-- Begin Excerpted records --

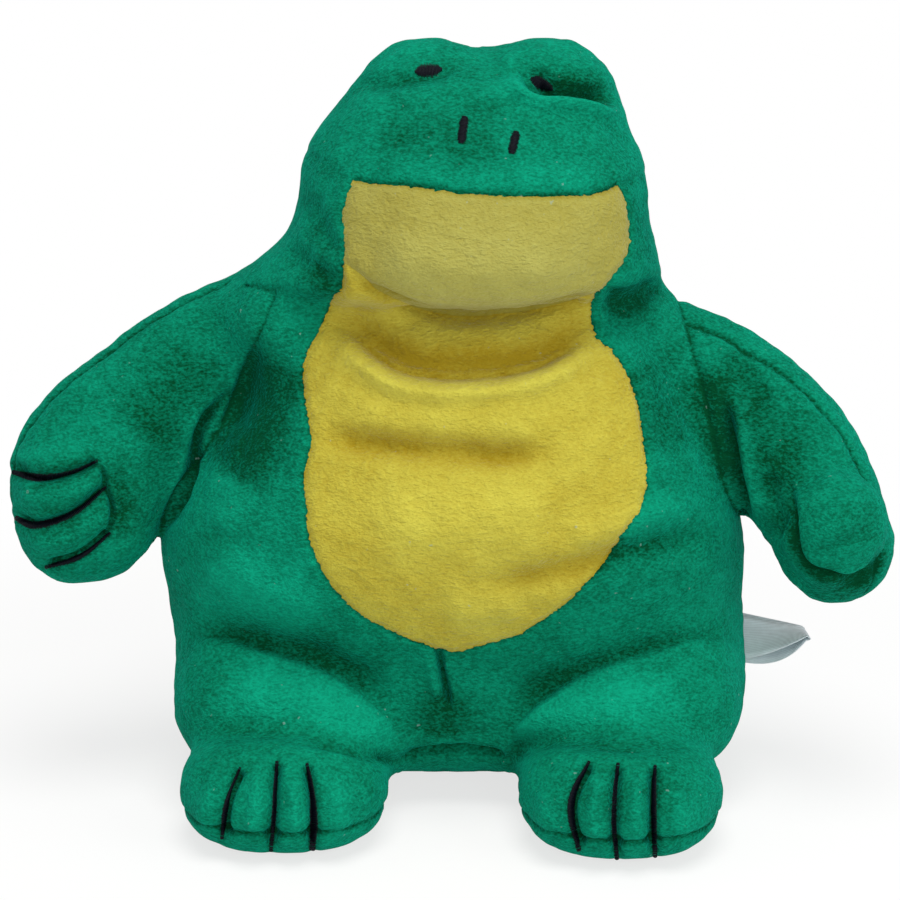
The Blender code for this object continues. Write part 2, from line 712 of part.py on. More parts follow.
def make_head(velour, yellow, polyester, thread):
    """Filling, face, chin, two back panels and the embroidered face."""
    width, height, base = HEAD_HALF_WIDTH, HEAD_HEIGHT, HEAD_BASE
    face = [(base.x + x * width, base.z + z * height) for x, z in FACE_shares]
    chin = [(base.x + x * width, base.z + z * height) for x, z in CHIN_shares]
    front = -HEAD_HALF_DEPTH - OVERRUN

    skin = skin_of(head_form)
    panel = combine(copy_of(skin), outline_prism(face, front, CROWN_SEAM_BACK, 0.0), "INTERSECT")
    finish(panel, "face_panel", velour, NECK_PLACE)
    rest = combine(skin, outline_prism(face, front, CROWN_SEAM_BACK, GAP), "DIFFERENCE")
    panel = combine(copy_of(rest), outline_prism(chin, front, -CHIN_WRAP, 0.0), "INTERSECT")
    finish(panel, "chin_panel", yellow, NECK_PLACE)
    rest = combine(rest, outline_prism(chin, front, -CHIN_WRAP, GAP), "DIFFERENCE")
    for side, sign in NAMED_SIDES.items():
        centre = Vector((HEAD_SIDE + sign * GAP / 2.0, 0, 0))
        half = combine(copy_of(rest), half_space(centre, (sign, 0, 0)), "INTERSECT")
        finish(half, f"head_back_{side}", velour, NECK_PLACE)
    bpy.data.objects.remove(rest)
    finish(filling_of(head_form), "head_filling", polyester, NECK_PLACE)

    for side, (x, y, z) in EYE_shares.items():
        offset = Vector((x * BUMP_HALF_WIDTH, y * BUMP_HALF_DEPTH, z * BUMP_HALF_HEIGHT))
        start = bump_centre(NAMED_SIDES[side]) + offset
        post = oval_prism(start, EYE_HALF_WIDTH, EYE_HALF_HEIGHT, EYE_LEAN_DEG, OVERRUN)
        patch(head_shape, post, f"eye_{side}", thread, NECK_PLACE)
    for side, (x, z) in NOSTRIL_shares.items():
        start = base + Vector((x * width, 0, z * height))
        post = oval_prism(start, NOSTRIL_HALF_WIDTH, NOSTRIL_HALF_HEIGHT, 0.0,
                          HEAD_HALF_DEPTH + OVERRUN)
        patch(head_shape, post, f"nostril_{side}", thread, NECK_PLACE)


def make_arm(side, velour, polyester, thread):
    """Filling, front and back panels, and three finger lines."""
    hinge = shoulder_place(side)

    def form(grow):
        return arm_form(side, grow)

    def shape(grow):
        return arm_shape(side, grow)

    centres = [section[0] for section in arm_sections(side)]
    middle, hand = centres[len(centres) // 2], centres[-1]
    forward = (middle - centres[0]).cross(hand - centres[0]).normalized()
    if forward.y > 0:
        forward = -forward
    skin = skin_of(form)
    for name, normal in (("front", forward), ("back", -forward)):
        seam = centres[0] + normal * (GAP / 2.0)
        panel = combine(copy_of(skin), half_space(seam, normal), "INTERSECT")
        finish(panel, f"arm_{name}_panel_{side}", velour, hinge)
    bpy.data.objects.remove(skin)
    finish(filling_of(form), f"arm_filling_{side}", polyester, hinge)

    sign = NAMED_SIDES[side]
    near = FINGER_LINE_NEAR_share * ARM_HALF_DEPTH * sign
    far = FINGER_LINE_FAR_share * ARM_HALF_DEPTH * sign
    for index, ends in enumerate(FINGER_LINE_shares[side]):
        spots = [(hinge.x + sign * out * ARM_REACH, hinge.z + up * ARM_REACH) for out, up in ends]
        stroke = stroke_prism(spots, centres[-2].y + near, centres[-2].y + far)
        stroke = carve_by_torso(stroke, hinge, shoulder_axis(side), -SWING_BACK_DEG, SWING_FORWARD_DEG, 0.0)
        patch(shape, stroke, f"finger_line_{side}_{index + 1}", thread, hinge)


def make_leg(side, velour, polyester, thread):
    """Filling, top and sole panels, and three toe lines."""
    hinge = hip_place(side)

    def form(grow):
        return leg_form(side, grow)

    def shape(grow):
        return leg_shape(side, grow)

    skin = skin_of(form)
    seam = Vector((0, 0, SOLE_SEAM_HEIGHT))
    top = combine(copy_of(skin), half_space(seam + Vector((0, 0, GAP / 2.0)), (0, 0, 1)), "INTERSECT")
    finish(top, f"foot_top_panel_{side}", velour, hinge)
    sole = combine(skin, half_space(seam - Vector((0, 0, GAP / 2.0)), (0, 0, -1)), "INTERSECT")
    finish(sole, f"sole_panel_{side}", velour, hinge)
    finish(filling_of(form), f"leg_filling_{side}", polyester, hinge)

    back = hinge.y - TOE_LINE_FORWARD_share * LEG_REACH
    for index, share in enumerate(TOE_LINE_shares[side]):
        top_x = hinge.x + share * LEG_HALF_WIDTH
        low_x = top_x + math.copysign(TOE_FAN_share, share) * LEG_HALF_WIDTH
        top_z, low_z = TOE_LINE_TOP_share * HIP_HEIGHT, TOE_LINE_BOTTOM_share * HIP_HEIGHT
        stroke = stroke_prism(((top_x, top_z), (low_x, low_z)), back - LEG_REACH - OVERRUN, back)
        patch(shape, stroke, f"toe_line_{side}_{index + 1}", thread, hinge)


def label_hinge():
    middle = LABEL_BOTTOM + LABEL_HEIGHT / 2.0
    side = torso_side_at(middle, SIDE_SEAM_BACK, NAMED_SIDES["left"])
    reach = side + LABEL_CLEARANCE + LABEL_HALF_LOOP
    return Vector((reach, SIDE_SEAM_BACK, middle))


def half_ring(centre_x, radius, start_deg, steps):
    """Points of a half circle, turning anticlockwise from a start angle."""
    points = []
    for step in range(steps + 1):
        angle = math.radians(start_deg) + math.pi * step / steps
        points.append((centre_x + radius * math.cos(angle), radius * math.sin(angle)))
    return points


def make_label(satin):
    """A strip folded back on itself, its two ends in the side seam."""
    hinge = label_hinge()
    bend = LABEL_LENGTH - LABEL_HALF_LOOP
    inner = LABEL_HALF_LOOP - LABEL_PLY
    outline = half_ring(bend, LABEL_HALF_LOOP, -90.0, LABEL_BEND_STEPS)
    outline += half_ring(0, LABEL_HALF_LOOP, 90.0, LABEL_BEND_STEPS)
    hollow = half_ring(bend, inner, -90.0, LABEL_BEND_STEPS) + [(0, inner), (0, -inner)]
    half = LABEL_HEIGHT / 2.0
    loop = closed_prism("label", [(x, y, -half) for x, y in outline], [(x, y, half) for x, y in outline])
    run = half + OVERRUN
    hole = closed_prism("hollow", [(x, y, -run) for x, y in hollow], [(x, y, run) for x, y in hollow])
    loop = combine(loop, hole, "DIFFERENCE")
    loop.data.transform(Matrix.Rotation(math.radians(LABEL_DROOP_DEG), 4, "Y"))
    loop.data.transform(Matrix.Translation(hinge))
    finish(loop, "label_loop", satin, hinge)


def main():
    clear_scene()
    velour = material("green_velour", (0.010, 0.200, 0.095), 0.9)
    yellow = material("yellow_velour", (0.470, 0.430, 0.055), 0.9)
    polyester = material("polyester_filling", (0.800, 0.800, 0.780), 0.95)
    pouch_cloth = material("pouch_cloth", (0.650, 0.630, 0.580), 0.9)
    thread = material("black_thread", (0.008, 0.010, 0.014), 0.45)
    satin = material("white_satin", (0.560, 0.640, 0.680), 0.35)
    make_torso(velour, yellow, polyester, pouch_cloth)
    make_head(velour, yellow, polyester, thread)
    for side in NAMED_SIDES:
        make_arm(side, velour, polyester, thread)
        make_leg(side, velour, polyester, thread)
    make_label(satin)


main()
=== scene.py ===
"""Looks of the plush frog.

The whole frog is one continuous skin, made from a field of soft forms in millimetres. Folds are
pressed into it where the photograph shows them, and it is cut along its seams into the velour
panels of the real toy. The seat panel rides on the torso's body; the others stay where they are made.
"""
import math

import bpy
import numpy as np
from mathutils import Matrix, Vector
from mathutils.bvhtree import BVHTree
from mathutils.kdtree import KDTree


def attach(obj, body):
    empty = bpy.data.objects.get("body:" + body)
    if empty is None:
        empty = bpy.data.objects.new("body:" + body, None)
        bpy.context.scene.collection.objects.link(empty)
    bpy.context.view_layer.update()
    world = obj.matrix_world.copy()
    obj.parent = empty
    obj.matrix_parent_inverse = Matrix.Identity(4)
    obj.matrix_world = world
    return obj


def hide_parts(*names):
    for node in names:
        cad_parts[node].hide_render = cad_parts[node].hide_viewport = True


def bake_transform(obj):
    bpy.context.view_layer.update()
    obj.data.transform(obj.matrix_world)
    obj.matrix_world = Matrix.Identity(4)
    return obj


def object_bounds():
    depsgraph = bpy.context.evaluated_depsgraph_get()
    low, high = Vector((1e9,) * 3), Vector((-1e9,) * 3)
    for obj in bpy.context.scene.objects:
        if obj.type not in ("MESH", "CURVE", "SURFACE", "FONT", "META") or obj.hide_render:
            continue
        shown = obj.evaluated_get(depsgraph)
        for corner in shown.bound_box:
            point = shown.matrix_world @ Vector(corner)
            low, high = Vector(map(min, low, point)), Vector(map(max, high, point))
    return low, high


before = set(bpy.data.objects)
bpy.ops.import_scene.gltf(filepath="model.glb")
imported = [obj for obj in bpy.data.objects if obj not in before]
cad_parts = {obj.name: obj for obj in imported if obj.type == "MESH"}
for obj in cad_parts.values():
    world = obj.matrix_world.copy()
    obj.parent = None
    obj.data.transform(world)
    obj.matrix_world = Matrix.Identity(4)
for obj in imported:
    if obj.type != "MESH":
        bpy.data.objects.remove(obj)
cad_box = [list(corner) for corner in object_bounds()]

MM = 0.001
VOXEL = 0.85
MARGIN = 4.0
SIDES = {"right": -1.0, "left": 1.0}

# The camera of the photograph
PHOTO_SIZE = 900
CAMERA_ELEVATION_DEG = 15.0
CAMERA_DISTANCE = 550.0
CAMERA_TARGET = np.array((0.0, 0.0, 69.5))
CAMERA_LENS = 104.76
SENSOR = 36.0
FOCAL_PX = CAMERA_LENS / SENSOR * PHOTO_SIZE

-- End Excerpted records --
-- Begin Excerpted records --

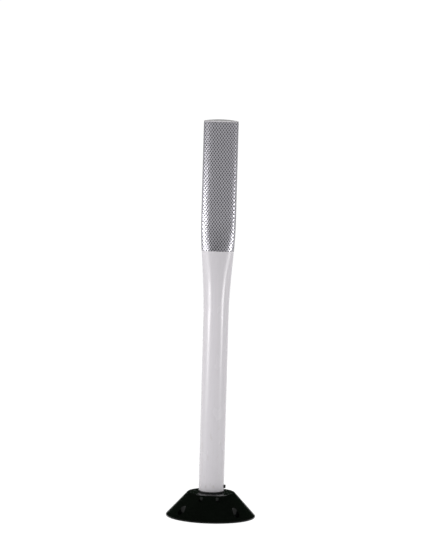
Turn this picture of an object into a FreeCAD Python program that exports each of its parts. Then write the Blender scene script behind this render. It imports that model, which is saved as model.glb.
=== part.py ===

-- End Excerpted records --
-- Begin Excerpted records --

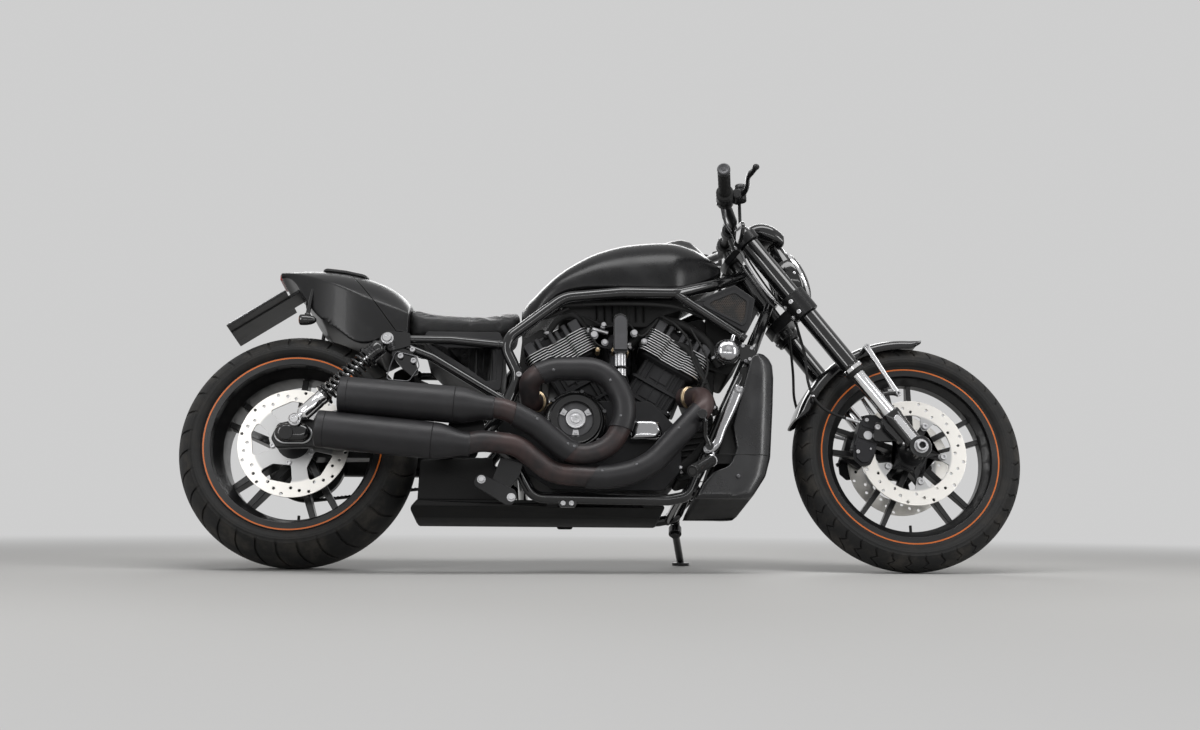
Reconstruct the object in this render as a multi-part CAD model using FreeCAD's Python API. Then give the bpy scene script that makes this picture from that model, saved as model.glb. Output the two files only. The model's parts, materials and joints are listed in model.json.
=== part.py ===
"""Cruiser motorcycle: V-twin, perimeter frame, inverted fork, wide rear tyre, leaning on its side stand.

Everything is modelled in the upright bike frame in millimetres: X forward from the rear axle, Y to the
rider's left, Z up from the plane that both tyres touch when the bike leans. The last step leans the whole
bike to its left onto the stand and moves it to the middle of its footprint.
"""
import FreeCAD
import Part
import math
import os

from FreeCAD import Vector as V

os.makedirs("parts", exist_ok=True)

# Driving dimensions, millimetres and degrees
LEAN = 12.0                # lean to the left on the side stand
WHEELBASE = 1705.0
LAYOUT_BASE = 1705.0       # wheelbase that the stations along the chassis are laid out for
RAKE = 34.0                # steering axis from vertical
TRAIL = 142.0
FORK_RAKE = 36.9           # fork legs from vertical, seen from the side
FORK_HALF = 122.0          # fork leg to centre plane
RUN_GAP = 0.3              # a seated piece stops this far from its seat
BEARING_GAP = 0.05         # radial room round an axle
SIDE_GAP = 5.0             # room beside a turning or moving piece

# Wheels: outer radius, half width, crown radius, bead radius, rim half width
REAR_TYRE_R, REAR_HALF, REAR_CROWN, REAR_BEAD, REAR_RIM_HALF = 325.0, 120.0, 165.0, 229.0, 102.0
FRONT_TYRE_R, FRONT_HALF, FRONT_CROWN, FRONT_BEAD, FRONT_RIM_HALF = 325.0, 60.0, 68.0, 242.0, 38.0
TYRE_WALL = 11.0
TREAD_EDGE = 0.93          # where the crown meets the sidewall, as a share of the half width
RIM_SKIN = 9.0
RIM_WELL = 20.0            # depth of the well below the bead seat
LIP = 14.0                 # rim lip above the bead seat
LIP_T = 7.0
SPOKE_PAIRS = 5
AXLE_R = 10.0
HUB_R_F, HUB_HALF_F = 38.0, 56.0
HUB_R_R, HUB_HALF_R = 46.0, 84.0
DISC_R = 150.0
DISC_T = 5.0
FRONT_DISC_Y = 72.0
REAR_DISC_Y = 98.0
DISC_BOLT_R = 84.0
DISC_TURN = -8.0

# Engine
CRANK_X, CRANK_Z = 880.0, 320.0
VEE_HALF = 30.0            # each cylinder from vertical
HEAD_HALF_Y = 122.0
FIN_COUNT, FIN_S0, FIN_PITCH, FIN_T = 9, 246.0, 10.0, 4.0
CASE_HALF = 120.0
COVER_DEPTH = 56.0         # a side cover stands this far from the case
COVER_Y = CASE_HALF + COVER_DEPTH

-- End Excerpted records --

### [What to work on]
Using the data above, transcribe the lines that run from the line with "0.200, 0.095), 0.9)" to the line with "shown = obj.evaluated_get(depsgraph)", both ends kept, and output nothing else.

### [Task solution]
    velour = material("green_velour", (0.010, 0.200, 0.095), 0.9)
    yellow = material("yellow_velour", (0.470, 0.430, 0.055), 0.9)
    polyester = material("polyester_filling", (0.800, 0.800, 0.780), 0.95)
    pouch_cloth = material("pouch_cloth", (0.650, 0.630, 0.580), 0.9)
    thread = material("black_thread", (0.008, 0.010, 0.014), 0.45)
    satin = material("white_satin", (0.560, 0.640, 0.680), 0.35)
    make_torso(velour, yellow, polyester, pouch_cloth)
    make_head(velour, yellow, polyester, thread)
    for side in NAMED_SIDES:
        make_arm(side, velour, polyester, thread)
        make_leg(side, velour, polyester, thread)
    make_label(satin)


main()
=== scene.py ===
"""Looks of the plush frog.

The whole frog is one continuous skin, made from a field of soft forms in millimetres. Folds are
pressed into it where the photograph shows them, and it is cut along its seams into the velour
panels of the real toy. The seat panel rides on the torso's body; the others stay where they are made.
"""
import math

import bpy
import numpy as np
from mathutils import Matrix, Vector
from mathutils.bvhtree import BVHTree
from mathutils.kdtree import KDTree


def attach(obj, body):
    empty = bpy.data.objects.get("body:" + body)
    if empty is None:
        empty = bpy.data.objects.new("body:" + body, None)
        bpy.context.scene.collection.objects.link(empty)
    bpy.context.view_layer.update()
    world = obj.matrix_world.copy()
    obj.parent = empty
    obj.matrix_parent_inverse = Matrix.Identity(4)
    obj.matrix_world = world
    return obj


def hide_parts(*names):
    for node in names:
        cad_parts[node].hide_render = cad_parts[node].hide_viewport = True


def bake_transform(obj):
    bpy.context.view_layer.update()
    obj.data.transform(obj.matrix_world)
    obj.matrix_world = Matrix.Identity(4)
    return obj


def object_bounds():
    depsgraph = bpy.context.evaluated_depsgraph_get()
    low, high = Vector((1e9,) * 3), Vector((-1e9,) * 3)
    for obj in bpy.context.scene.objects:
        if obj.type not in ("MESH", "CURVE", "SURFACE", "FONT", "META") or obj.hide_render:
            continue
        shown = obj.evaluated_get(depsgraph)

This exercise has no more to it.